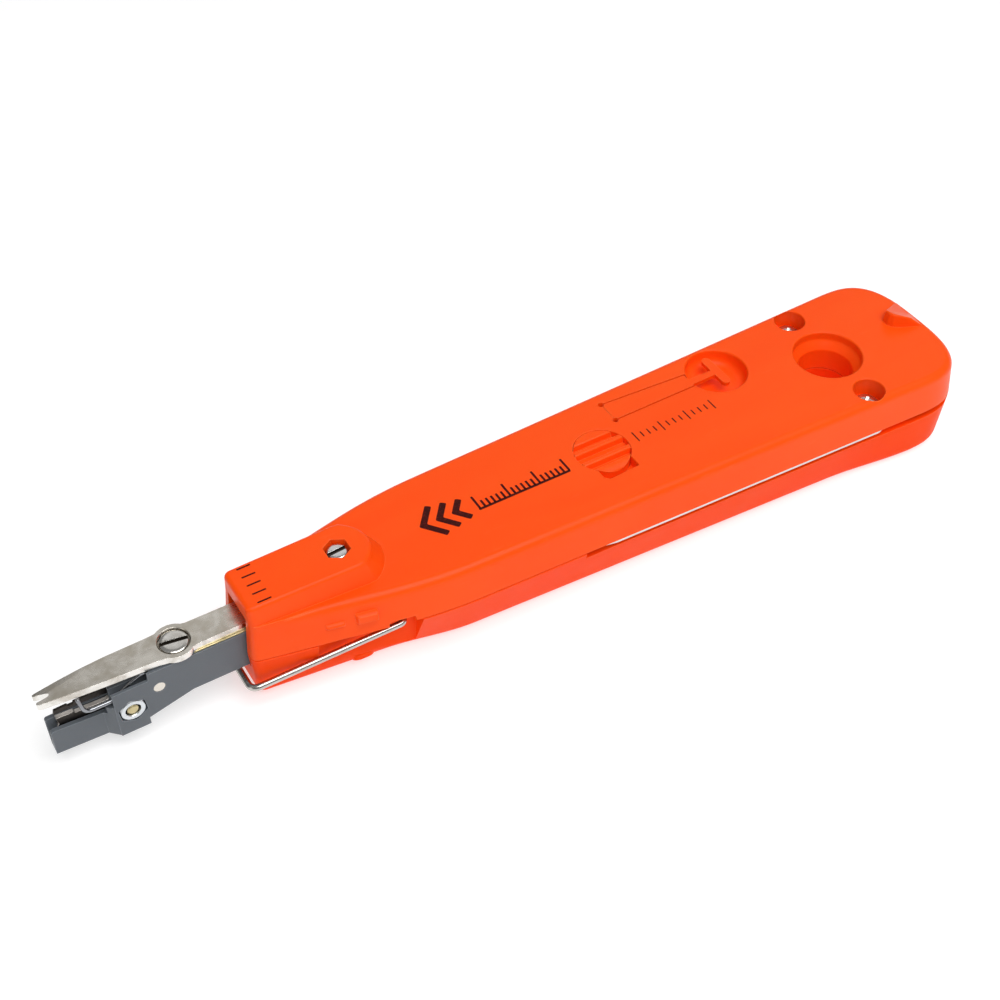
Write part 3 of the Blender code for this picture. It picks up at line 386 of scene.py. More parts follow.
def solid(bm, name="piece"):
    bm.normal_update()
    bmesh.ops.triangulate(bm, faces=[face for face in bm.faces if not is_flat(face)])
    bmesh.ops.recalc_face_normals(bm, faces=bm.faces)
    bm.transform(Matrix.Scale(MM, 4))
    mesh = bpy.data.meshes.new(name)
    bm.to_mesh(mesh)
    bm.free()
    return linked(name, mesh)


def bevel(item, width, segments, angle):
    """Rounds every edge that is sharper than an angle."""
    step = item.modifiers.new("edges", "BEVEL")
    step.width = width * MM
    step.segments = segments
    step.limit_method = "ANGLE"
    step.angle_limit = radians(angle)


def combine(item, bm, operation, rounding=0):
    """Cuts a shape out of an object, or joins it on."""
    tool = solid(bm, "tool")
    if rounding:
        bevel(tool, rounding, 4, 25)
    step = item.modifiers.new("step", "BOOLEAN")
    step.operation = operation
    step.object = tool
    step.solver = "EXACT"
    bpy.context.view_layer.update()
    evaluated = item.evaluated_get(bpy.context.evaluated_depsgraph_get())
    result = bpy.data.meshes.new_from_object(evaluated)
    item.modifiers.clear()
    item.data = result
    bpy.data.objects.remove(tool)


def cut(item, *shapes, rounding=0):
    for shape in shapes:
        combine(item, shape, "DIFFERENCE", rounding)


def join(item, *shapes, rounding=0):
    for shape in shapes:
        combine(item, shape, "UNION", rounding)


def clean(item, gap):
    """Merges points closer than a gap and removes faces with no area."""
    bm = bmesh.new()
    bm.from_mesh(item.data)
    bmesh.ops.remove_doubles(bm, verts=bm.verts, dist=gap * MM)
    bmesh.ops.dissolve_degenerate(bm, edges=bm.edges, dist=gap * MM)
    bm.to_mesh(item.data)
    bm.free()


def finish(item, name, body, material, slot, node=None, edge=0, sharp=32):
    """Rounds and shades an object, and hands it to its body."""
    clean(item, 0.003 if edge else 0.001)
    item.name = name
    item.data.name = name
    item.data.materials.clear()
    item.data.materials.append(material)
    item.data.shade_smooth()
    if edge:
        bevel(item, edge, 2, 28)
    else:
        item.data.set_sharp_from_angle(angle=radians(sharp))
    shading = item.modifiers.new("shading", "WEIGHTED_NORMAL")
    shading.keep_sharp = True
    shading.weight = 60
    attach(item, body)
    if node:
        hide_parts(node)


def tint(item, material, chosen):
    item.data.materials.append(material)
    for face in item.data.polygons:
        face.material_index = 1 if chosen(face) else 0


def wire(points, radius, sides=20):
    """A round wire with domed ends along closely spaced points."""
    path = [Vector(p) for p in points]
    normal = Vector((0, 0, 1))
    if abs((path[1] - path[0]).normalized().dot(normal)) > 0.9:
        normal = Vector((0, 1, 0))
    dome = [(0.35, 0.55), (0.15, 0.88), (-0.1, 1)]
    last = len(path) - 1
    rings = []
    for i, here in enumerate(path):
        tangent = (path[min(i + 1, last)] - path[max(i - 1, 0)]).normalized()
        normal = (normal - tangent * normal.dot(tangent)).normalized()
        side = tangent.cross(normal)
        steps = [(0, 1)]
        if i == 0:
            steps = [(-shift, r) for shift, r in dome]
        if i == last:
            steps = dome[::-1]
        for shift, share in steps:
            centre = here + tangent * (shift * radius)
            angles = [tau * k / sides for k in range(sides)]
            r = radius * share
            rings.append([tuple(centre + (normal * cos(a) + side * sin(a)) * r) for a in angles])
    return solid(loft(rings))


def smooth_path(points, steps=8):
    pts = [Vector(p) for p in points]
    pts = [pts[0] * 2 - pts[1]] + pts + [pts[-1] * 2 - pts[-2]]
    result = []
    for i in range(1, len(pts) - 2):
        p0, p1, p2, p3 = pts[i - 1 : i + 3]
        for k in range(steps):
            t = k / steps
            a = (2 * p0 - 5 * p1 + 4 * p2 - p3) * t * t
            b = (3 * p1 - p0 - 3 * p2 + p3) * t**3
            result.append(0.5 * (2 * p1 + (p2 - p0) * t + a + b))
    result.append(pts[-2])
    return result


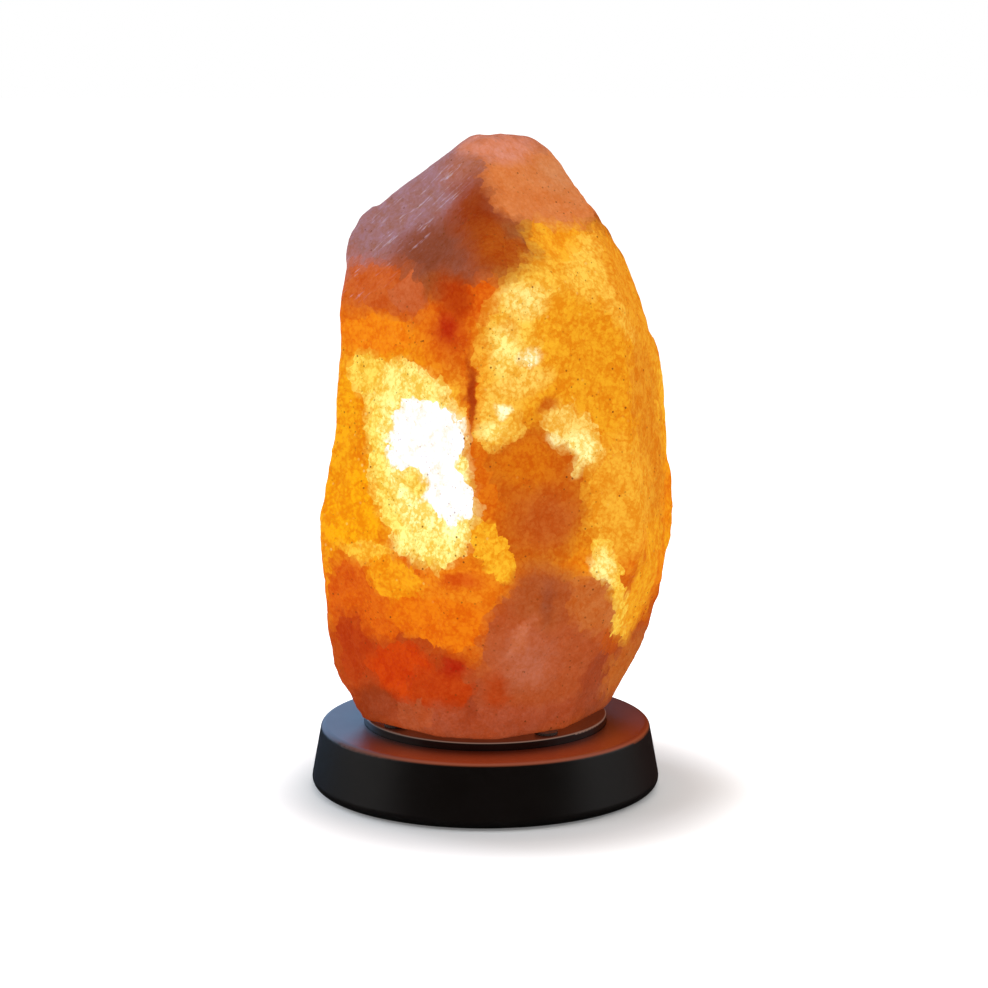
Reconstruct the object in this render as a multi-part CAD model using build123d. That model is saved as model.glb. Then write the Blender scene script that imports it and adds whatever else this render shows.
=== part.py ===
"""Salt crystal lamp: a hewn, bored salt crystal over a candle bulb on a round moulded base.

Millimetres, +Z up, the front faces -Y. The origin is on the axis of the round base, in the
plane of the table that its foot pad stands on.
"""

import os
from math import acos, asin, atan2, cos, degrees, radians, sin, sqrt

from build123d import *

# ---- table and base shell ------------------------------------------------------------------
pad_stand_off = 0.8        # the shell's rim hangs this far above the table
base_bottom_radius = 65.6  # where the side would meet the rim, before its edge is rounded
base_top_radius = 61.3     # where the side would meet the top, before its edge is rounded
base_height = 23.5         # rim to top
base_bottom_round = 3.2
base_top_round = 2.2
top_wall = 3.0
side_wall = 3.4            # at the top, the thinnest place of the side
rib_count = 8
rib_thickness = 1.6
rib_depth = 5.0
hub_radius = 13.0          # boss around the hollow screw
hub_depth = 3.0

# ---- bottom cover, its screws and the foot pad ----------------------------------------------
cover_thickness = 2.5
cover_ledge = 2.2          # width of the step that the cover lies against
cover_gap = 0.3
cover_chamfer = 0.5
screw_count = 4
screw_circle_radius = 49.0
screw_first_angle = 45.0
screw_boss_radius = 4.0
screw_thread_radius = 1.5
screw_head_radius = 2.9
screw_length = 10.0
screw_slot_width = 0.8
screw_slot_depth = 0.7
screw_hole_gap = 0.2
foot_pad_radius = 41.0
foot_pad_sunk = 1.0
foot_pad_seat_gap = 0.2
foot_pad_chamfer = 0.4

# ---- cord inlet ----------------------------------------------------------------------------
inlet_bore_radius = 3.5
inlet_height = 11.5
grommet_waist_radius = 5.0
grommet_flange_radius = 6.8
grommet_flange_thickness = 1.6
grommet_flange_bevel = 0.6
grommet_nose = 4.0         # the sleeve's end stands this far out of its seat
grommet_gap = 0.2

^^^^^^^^

[Short problem]
Reproduce the data shown above exactly.

[Result below]
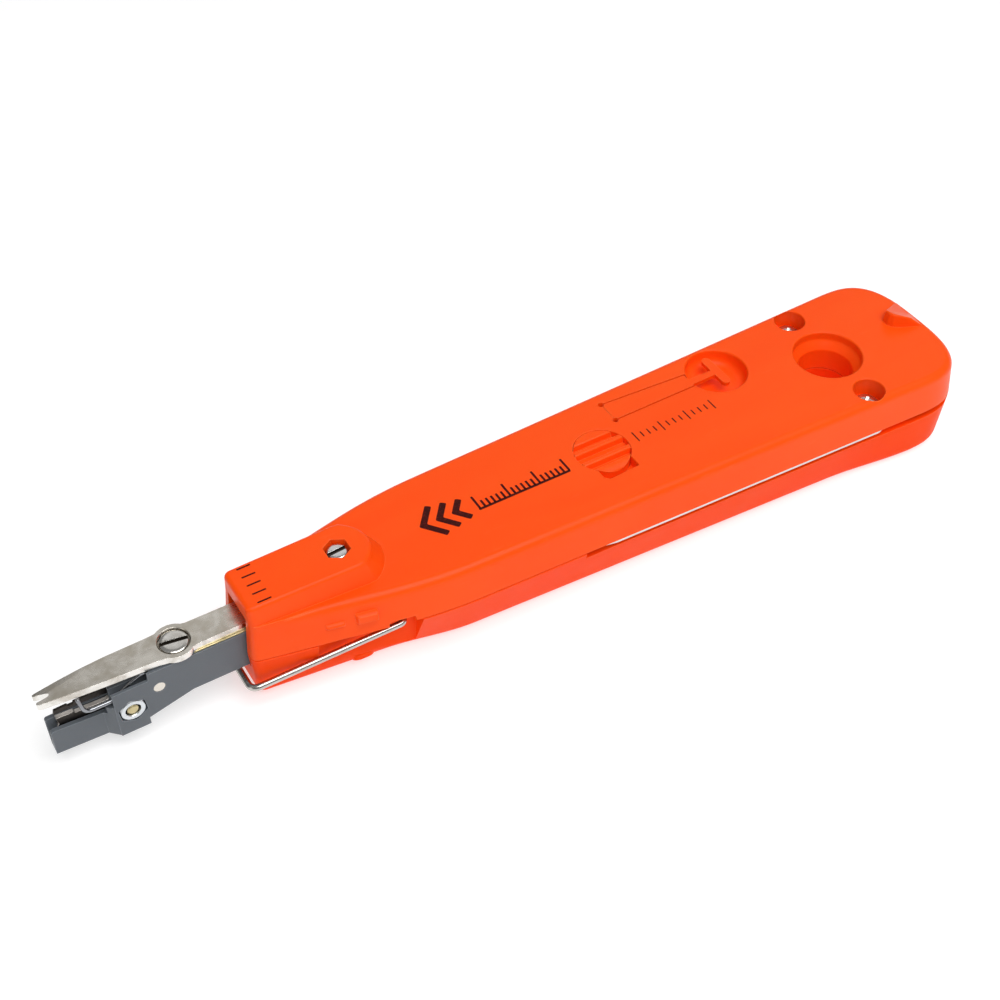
Write part 3 of the Blender code for this picture. It picks up at line 386 of scene.py. More parts follow.
def solid(bm, name="piece"):
    bm.normal_update()
    bmesh.ops.triangulate(bm, faces=[face for face in bm.faces if not is_flat(face)])
    bmesh.ops.recalc_face_normals(bm, faces=bm.faces)
    bm.transform(Matrix.Scale(MM, 4))
    mesh = bpy.data.meshes.new(name)
    bm.to_mesh(mesh)
    bm.free()
    return linked(name, mesh)


def bevel(item, width, segments, angle):
    """Rounds every edge that is sharper than an angle."""
    step = item.modifiers.new("edges", "BEVEL")
    step.width = width * MM
    step.segments = segments
    step.limit_method = "ANGLE"
    step.angle_limit = radians(angle)


def combine(item, bm, operation, rounding=0):
    """Cuts a shape out of an object, or joins it on."""
    tool = solid(bm, "tool")
    if rounding:
        bevel(tool, rounding, 4, 25)
    step = item.modifiers.new("step", "BOOLEAN")
    step.operation = operation
    step.object = tool
    step.solver = "EXACT"
    bpy.context.view_layer.update()
    evaluated = item.evaluated_get(bpy.context.evaluated_depsgraph_get())
    result = bpy.data.meshes.new_from_object(evaluated)
    item.modifiers.clear()
    item.data = result
    bpy.data.objects.remove(tool)


def cut(item, *shapes, rounding=0):
    for shape in shapes:
        combine(item, shape, "DIFFERENCE", rounding)


def join(item, *shapes, rounding=0):
    for shape in shapes:
        combine(item, shape, "UNION", rounding)


def clean(item, gap):
    """Merges points closer than a gap and removes faces with no area."""
    bm = bmesh.new()
    bm.from_mesh(item.data)
    bmesh.ops.remove_doubles(bm, verts=bm.verts, dist=gap * MM)
    bmesh.ops.dissolve_degenerate(bm, edges=bm.edges, dist=gap * MM)
    bm.to_mesh(item.data)
    bm.free()


def finish(item, name, body, material, slot, node=None, edge=0, sharp=32):
    """Rounds and shades an object, and hands it to its body."""
    clean(item, 0.003 if edge else 0.001)
    item.name = name
    item.data.name = name
    item.data.materials.clear()
    item.data.materials.append(material)
    item.data.shade_smooth()
    if edge:
        bevel(item, edge, 2, 28)
    else:
        item.data.set_sharp_from_angle(angle=radians(sharp))
    shading = item.modifiers.new("shading", "WEIGHTED_NORMAL")
    shading.keep_sharp = True
    shading.weight = 60
    attach(item, body)
    if node:
        hide_parts(node)


def tint(item, material, chosen):
    item.data.materials.append(material)
    for face in item.data.polygons:
        face.material_index = 1 if chosen(face) else 0


def wire(points, radius, sides=20):
    """A round wire with domed ends along closely spaced points."""
    path = [Vector(p) for p in points]
    normal = Vector((0, 0, 1))
    if abs((path[1] - path[0]).normalized().dot(normal)) > 0.9:
        normal = Vector((0, 1, 0))
    dome = [(0.35, 0.55), (0.15, 0.88), (-0.1, 1)]
    last = len(path) - 1
    rings = []
    for i, here in enumerate(path):
        tangent = (path[min(i + 1, last)] - path[max(i - 1, 0)]).normalized()
        normal = (normal - tangent * normal.dot(tangent)).normalized()
        side = tangent.cross(normal)
        steps = [(0, 1)]
        if i == 0:
            steps = [(-shift, r) for shift, r in dome]
        if i == last:
            steps = dome[::-1]
        for shift, share in steps:
            centre = here + tangent * (shift * radius)
            angles = [tau * k / sides for k in range(sides)]
            r = radius * share
            rings.append([tuple(centre + (normal * cos(a) + side * sin(a)) * r) for a in angles])
    return solid(loft(rings))


def smooth_path(points, steps=8):
    pts = [Vector(p) for p in points]
    pts = [pts[0] * 2 - pts[1]] + pts + [pts[-1] * 2 - pts[-2]]
    result = []
    for i in range(1, len(pts) - 2):
        p0, p1, p2, p3 = pts[i - 1 : i + 3]
        for k in range(steps):
            t = k / steps
            a = (2 * p0 - 5 * p1 + 4 * p2 - p3) * t * t
            b = (3 * p1 - p0 - 3 * p2 + p3) * t**3
            result.append(0.5 * (2 * p1 + (p2 - p0) * t + a + b))
    result.append(pts[-2])
    return result


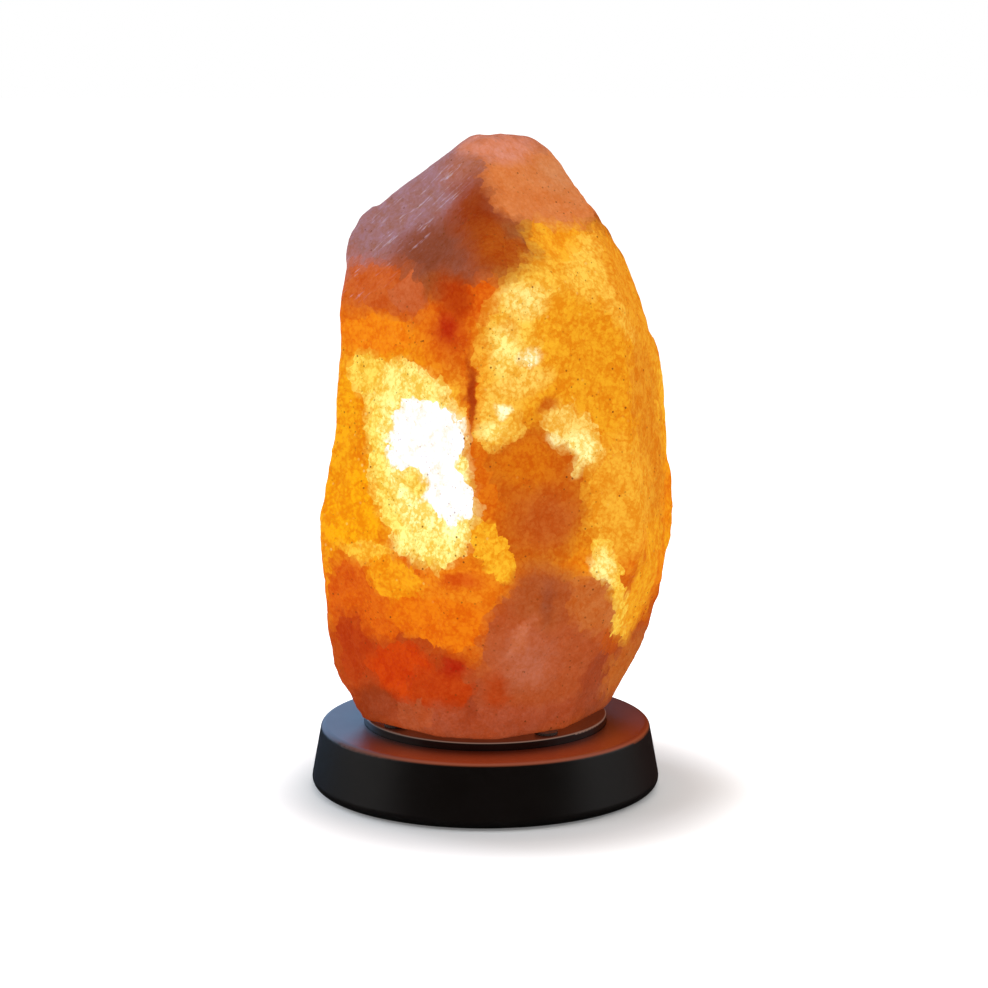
Reconstruct the object in this render as a multi-part CAD model using build123d. That model is saved as model.glb. Then write the Blender scene script that imports it and adds whatever else this render shows.
=== part.py ===
"""Salt crystal lamp: a hewn, bored salt crystal over a candle bulb on a round moulded base.

Millimetres, +Z up, the front faces -Y. The origin is on the axis of the round base, in the
plane of the table that its foot pad stands on.
"""

import os
from math import acos, asin, atan2, cos, degrees, radians, sin, sqrt

from build123d import *

# ---- table and base shell ------------------------------------------------------------------
pad_stand_off = 0.8        # the shell's rim hangs this far above the table
base_bottom_radius = 65.6  # where the side would meet the rim, before its edge is rounded
base_top_radius = 61.3     # where the side would meet the top, before its edge is rounded
base_height = 23.5         # rim to top
base_bottom_round = 3.2
base_top_round = 2.2
top_wall = 3.0
side_wall = 3.4            # at the top, the thinnest place of the side
rib_count = 8
rib_thickness = 1.6
rib_depth = 5.0
hub_radius = 13.0          # boss around the hollow screw
hub_depth = 3.0

# ---- bottom cover, its screws and the foot pad ----------------------------------------------
cover_thickness = 2.5
cover_ledge = 2.2          # width of the step that the cover lies against
cover_gap = 0.3
cover_chamfer = 0.5
screw_count = 4
screw_circle_radius = 49.0
screw_first_angle = 45.0
screw_boss_radius = 4.0
screw_thread_radius = 1.5
screw_head_radius = 2.9
screw_length = 10.0
screw_slot_width = 0.8
screw_slot_depth = 0.7
screw_hole_gap = 0.2
foot_pad_radius = 41.0
foot_pad_sunk = 1.0
foot_pad_seat_gap = 0.2
foot_pad_chamfer = 0.4

# ---- cord inlet ----------------------------------------------------------------------------
inlet_bore_radius = 3.5
inlet_height = 11.5
grommet_waist_radius = 5.0
grommet_flange_radius = 6.8
grommet_flange_thickness = 1.6
grommet_flange_bevel = 0.6
grommet_nose = 4.0         # the sleeve's end stands this far out of its seat
grommet_gap = 0.2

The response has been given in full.